My friends and I spent many hours driving to see an "action" game or tournament where these men would ply their craft. As journeymen, we hoped to learn some secrets by watching these local stars bowl for thousands of dollars, in matches that often came down to the last frame.
My favorite was always "Rudy Revs." He could make bowling balls dance, curve, and hook like no one living or dead:
He was unbeatable--or so we thought. Rudy could never translate his parlor trick into fame, as each time on TV nerves, and the bowling gods, would deem that he would be an "action bowler" who would not make it on the national scene. Nevertheless, Rudy is one of the greatest "action" bowlers to ever live. If you have any doubt of that fact read this story about his legendary exploits.
I remember the moment when I realized that I was pretty good. I had won more than a few tournaments as a junior bowler, did okay as an adult scratch bowler, but I would never be one of "those guys." I did not have the desire, discipline, innate ability, or discipline. I was more than decent; but at a certain level those 3 or 5 percent differences in ability are all that matter in terms of a given outcome.

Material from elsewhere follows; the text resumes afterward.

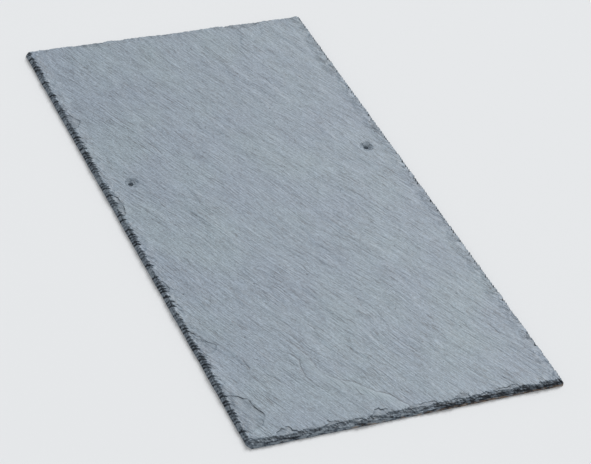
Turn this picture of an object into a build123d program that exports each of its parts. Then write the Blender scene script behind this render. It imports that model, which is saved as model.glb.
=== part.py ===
from build123d import *

import math
import os
import random

# A roofing slate: one sheet split from the block, dressed on its four edges and holed for two
# nails. It lies on its bed, the flat underside. X runs across it, Y up the roof from the tail to
# the head, and Z out of the face that the weather sees. The origin is the middle of the bed.
# All sizes are in millimetres.

# The sheet
LENGTH = 600.0
WIDTH = 300.0
THICKNESS = 5.5

# Laying, which settles where the nails go
HEAD_LAP = 100.0
NAIL_ABOVE_HEAD_BELOW = 15.0  # from the head of the slate two courses below, up to the nails
NAIL_IN_FROM_SIDE = 28.0

# The nail holes are punched from the bed, so the face spalls into a crater round each one
NAIL_HOLE_DIAMETER = 5.0
CRATER_DIAMETER = 14.0
CRATER_DEPTH = 2.0
CRATER_BULGE = 0.5  # how far the crater's wall hollows below a plain cone

# The dressed edge, from the bed up: the knife shears a low band clean, the stone above it breaks
# away steeply with one hollow for each tooth of the knife, and then on a flatter slope to the face
SHEARED_HEIGHT = 1.2
SHEARED_LEAN = 0.2
STEEP_HEIGHT = 3.3  # how high the steep break reaches
STEEP_LEAN = 1.0  # how far it leans in
FACE_IN_FROM_TAIL = 4.2  # where the flatter slope meets the face
FACE_IN_FROM_HEAD = 2.6
FACE_IN_FROM_LEFT = 3.0
FACE_IN_FROM_RIGHT = 2.0
FACE_IN_AT_NIP = 0.62  # at a nipped corner, as a share of what the two edges beside it add up to
STROKE_PITCH = 3.8  # from one tooth mark of the knife to the next
STROKE_HOLLOW = 0.55  # how deep a tooth mark is
HOLLOW_VARIATION = 0.22  # how much deeper or shallower one may be
STEEP_WANDER = 0.3  # how far the ridges between the tooth marks wander in and out
FACE_WANDER = 0.75  # how far the edge of the face wanders
STROKE_SEED = 7

# What the corners lost when they were dressed: (along the tail or head, along the side)
NIP_TAIL_LEFT = (3.0, 5.5)
NIP_TAIL_RIGHT = (2.0, 2.5)
NIP_HEAD_RIGHT = (3.5, 2.5)
NIP_HEAD_LEFT = (2.5, 3.5)

# Flakes that came off the face with the dressing: (middle of the flake along its edge, measured
# from the tail or from the left, half its length, how far it reaches in, how deep it is)
SIDE_FLAKES_LEFT = (
    (37.0, 26.0, 25.0, 0.45),
    (131.0, 13.0, 17.0, 0.6),
    (212.0, 9.0, 7.0, 0.4),
    (334.0, 17.0, 9.0, 0.5),
    (472.0, 12.0, 13.0, 0.4),
)
SIDE_FLAKES_RIGHT = (
    (58.0, 11.0, 6.0, 0.4),
    (176.0, 8.0, 5.0, 0.5),
    (391.0, 15.0, 10.0, 0.45),
    (538.0, 10.0, 7.0, 0.4),
)
TAIL_FLAKES = (
    (38.0, 11.0, 12.0, 0.7),
    (79.0, 9.0, 10.0, 0.5),
    (126.0, 12.0, 12.5, 0.7),
    (163.0, 15.0, 9.5, 0.5),
    (201.0, 9.0, 10.5, 0.6),
    (247.0, 16.0, 8.5, 0.45),
)
HEAD_FLAKES = (
    (66.0, 16.0, 9.0, 0.5),
    (149.0, 10.0, 7.0, 0.4),
    (232.0, 20.0, 12.0, 0.6),
)

CUT_CLEAR = 1.0  # how far a cutter stands out of what it cuts


def bed_corners():
    """The corners of the bed, each nipped into two, counter-clockwise from the tail's left."""
    left, right = -WIDTH / 2, WIDTH / 2
    tail, head = -LENGTH / 2, LENGTH / 2
    return [
        Vector(left + NIP_TAIL_LEFT[0], tail),
        Vector(right - NIP_TAIL_RIGHT[0], tail),
        Vector(right, tail + NIP_TAIL_RIGHT[1]),
        Vector(right, head - NIP_HEAD_RIGHT[1]),
        Vector(right - NIP_HEAD_RIGHT[0], head),
        Vector(left + NIP_HEAD_LEFT[0], head),
        Vector(left, head - NIP_HEAD_LEFT[1]),
        Vector(left, tail + NIP_TAIL_LEFT[1]),
    ]


def inward(start, end):
    """The level direction that points into the slate from the edge between two corners."""
    along = (end - start).normalized()
    return Vector(-along.Y, along.X)


def set_in(corners, leans):
    """The same corners after each edge has moved in by its own lean."""
    moved = []
    for index, corner in enumerate(corners):
        before = inward(corners[index - 1], corner)
        after = inward(corner, corners[(index + 1) % len(corners)])
        turn = before.dot(after)
        a = (leans[index - 1] - turn * leans[index]) / (1 - turn**2)
        b = (leans[index] - turn * leans[index - 1]) / (1 - turn**2)
        moved.append(corner + before * a + after * b)
    return moved


def face_leans():
    """How far in the face starts from each edge of the bed, the nipped corners among them."""
    ends = (FACE_IN_FROM_TAIL, FACE_IN_FROM_RIGHT, FACE_IN_FROM_HEAD, FACE_IN_FROM_LEFT)
    leans = []
    for lean, following in zip(ends, ends[1:] + ends[:1]):
        leans += [lean, FACE_IN_AT_NIP * (lean + following)]
    return leans


def outline(corners, height, counts, wander=0.0, hollow=0.0, variation=0.0):
    """A closed wire with a line or a hollow arc for each tooth mark, between ridges that wander."""
    chance = random.Random(STROKE_SEED)
    edges = []
    for index, count in enumerate(counts):
        start = corners[index]
        end = corners[(index + 1) % len(corners)]
        into = inward(start, end)
        moves = [0.0] + [wander * chance.uniform(-1, 1) for _ in range(count - 1)] + [0.0]
        ridges = [
            start + (end - start) * (step / count) + into * move + Vector(0, 0, height)
            for step, move in enumerate(moves)
        ]
        for a, b in zip(ridges, ridges[1:]):
            depth = hollow + variation * chance.uniform(-1, 1)
            if depth > 0:
                edges.append(ThreePointArc(a, (a + b) / 2 + into * depth, b))
            else:
                edges.append(Line(a, b))
    return Wire(edges)


def dressed_sheet():
    """The sheet with its sheared band, its steep toothed break and the slope up to the face."""
    bed = bed_corners()
    counts = [
        max(1, round((bed[(i + 1) % len(bed)] - bed[i]).length / STROKE_PITCH))
        for i in range(len(bed))
    ]
    sheared = set_in(bed, [SHEARED_LEAN] * len(bed))
    steep = set_in(bed, [STEEP_LEAN] * len(bed))
    face = set_in(bed, face_leans())
    outlines = [
        outline(bed, 0, counts),
        outline(sheared, SHEARED_HEIGHT, counts),
        outline(steep, STEEP_HEIGHT, counts, STEEP_WANDER, STROKE_HOLLOW, HOLLOW_VARIATION),
        outline(face, THICKNESS, counts, FACE_WANDER),
    ]
    return Solid.make_loft(outlines, ruled=True)


def flake(x, y, size_x, size_y, depth):
    """The cutter for one flake: it lifts an oval leaf off the face, down to a cleavage plane."""
    oval = Pos(x, y, THICKNESS - depth) * Ellipse(size_x, size_y)
    return extrude(oval, amount=depth + CUT_CLEAR)


def flakes():
    """The cutters for all the flakes, each centred on the edge that it broke from."""
    left, right = -WIDTH / 2, WIDTH / 2
    tail, head = -LENGTH / 2, LENGTH / 2
    cutters = []
    for side, rows in ((left, SIDE_FLAKES_LEFT), (right, SIDE_FLAKES_RIGHT)):
        cutters += [
            flake(side, tail + along, reach, half, depth)
            for along, half, reach, depth in rows
        ]
    for end, rows in ((tail, TAIL_FLAKES), (head, HEAD_FLAKES)):
        cutters += [
            flake(left + along, end, half, reach, depth)
            for along, half, reach, depth in rows
        ]
    return cutters


def nail_holes():
    """The cutters for the two punched holes, each with the crater that spalled off the face."""
    gauge = (LENGTH - HEAD_LAP) / 2
    head_below = LENGTH / 2 - gauge
    y = head_below + NAIL_ABOVE_HEAD_BELOW
    x = WIDTH / 2 - NAIL_IN_FROM_SIDE
    bore = NAIL_HOLE_DIAMETER / 2
    rim = CRATER_DIAMETER / 2
    floor = THICKNESS - CRATER_DEPTH
    mouth = (rim, THICKNESS)
    throat = (bore, floor)
    slope = math.hypot(rim - bore, CRATER_DEPTH)
    middle = (
        (rim + bore) / 2 + CRATER_BULGE * CRATER_DEPTH / slope,
        (THICKNESS + floor) / 2 - CRATER_BULGE * (rim - bore) / slope,
    )
    outline = [
        Line((0, -CUT_CLEAR), (bore, -CUT_CLEAR)),
        Line((bore, -CUT_CLEAR), throat),
        ThreePointArc(throat, middle, mouth),
        Line(mouth, (rim, THICKNESS + CUT_CLEAR)),
        Line((rim, THICKNESS + CUT_CLEAR), (0, THICKNESS + CUT_CLEAR)),
        Line((0, THICKNESS + CUT_CLEAR), (0, -CUT_CLEAR)),
    ]
    profile = Plane.XZ * make_face(outline)
    punched = revolve(profile, axis=Axis.Z)
    return [Pos(side * x, y) * punched for side in (-1, 1)]


def main():
    os.makedirs("parts", exist_ok=True)
    slate = dressed_sheet().cut(*flakes(), *nail_holes())
    slate.label = "slate"
    export_step(slate, "parts/slate.step")


main()
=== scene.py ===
"""A riven roofing slate, lying on its bed on a pale floor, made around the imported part.

The slate is one closed mesh. Its sheet, its split leaves and its punched holes are laid out here
in plan, a Geometry Nodes tree breaks its edges and roughens its face and bed, and a procedural
material gives the split stone its colour, its grain and its fine relief.
Points are in metres. The tables at the top and both trees work in millimetres.
"""

import functools
import math

import bpy
import numpy as np
from bpy.props import FloatProperty, FloatVectorProperty, IntProperty, PointerProperty
from mathutils import Euler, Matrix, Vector, noise
from mathutils.geometry import delaunay_2d_cdt


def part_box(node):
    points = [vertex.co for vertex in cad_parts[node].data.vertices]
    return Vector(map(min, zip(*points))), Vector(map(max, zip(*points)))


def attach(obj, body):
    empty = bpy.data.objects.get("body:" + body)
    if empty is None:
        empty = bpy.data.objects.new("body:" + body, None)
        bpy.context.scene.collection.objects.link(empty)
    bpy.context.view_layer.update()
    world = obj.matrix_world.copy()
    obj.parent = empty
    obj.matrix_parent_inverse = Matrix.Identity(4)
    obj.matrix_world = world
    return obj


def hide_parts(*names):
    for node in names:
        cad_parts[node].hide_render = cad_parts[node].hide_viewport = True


bl_info = {
    "name": "Riven roofing slate",
    "version": (1, 0, 0),
    "blender": (4, 5, 0),
    "location": "3D View > Sidebar > Slate",
    "description": "Builds a dressed and holed roofing slate with its finish, and a stage for it",
    "category": "Object",
}

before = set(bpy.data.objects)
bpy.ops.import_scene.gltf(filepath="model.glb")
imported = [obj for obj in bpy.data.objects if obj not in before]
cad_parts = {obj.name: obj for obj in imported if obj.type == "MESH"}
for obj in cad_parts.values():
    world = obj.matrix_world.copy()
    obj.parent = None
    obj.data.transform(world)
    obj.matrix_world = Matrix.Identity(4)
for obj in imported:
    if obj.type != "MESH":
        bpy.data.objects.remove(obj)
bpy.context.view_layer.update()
LOW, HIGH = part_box("slate")
WIDTH = HIGH.x - LOW.x
LENGTH = HIGH.y - LOW.y
THICKNESS = HIGH.z - LOW.z
MM = 0.001

# Where things are on the slate, in millimetres from the left end of its tail
NIP_TAIL_LEFT = (3.0, 5.5)  # along the tail or head, along the side
NIP_TAIL_RIGHT = (2.0, 2.5)
NIP_HEAD_RIGHT = (3.5, 2.5)
NIP_HEAD_LEFT = (2.5, 3.5)
NAIL_UP = 365.0  # from the tail to the nail holes
NAIL_IN = 28.0  # from each side
HOLE_RADIUS = 2.5
CRATER_RADIUS = 7.0
CRATER_DEPTH = 2.0

# Leaves that split off the face from an edge: (middle along the edge, half length, reach, depth)
LEFT_LEAVES = ((212.0, 9.0, 7.0, 0.4), (334.0, 17.0, 9.0, 0.5), (472.0, 12.0, 13.0, 0.4))
RIGHT_LEAVES = (
    (58.0, 11.0, 6.0, 0.4),
    (176.0, 8.0, 5.0, 0.5),
    (391.0, 15.0, 10.0, 0.45),
    (538.0, 10.0, 7.0, 0.4),
)
TAIL_LEAVES = (
    (38.0, 11.0, 12.0, 0.7),
    (79.0, 9.0, 10.0, 0.5),
    (126.0, 12.0, 12.5, 0.7),
    (163.0, 15.0, 9.5, 0.5),
    (201.0, 9.0, 10.5, 0.6),
    (247.0, 16.0, 8.5, 0.45),
)
HEAD_LEAVES = ((66.0, 16.0, 9.0, 0.5), (149.0, 10.0, 7.0, 0.4), (232.0, 20.0, 12.0, 0.6))

# The two larger leaves on the left edge, by their outlines
CORNER_LEAF = (
    (-6, 66), (6, 63), (14, 59), (20, 52), (23, 43), (26, 33), (24, 25), (17, 18), (7, 13), (-6, 11),
)
EDGE_LEAF = ((-6, 148), (5, 147), (10, 141), (15, 133), (20, 125), (15, 119), (7, 115), (-6, 114))
CORNER_LEAF_DEPTH = 0.45
EDGE_LEAF_DEPTH = 0.6

# The long ledge on the face: it starts faint at the first point and steps down to its right
LEDGE = (
    (80, 162), (82, 150), (90, 130), (92, 98), (95, 70), (101, 61), (109, 54), (119, 48), (125, 41),
    (131, 34), (140, 28), (145, 20), (151, 11), (155, -2),
)
LEDGE_DEPTH = 0.45
LEDGE_SLOPE = 3.5  # the run of its slope
LEDGE_FADE = 45.0  # how far beyond it the face has climbed back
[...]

There is "them," and then there is "us."
We inch closer to adulthood by accepting such truths.
Ghetto nerds show up in places where we are least expected. We were/are at arcades, bowling alleys, pro wrestling events, paint ball fields, comic book stores, cons, free climbing and hiking, car shows, motorcycle clubs, and into extreme sports.
Ralph Ellison wrote about the "little man behind the stove." I would like to think that the ghetto nerd is also a type of truth-teller and visionary too, integrating white (and other) spaces, and causing frustration, curiosity, and surprise for those who encounter us.
Do any of you have similar stories of youth? Fun hobbies that you enjoyed growing up that had an outsized impact on you as an adult?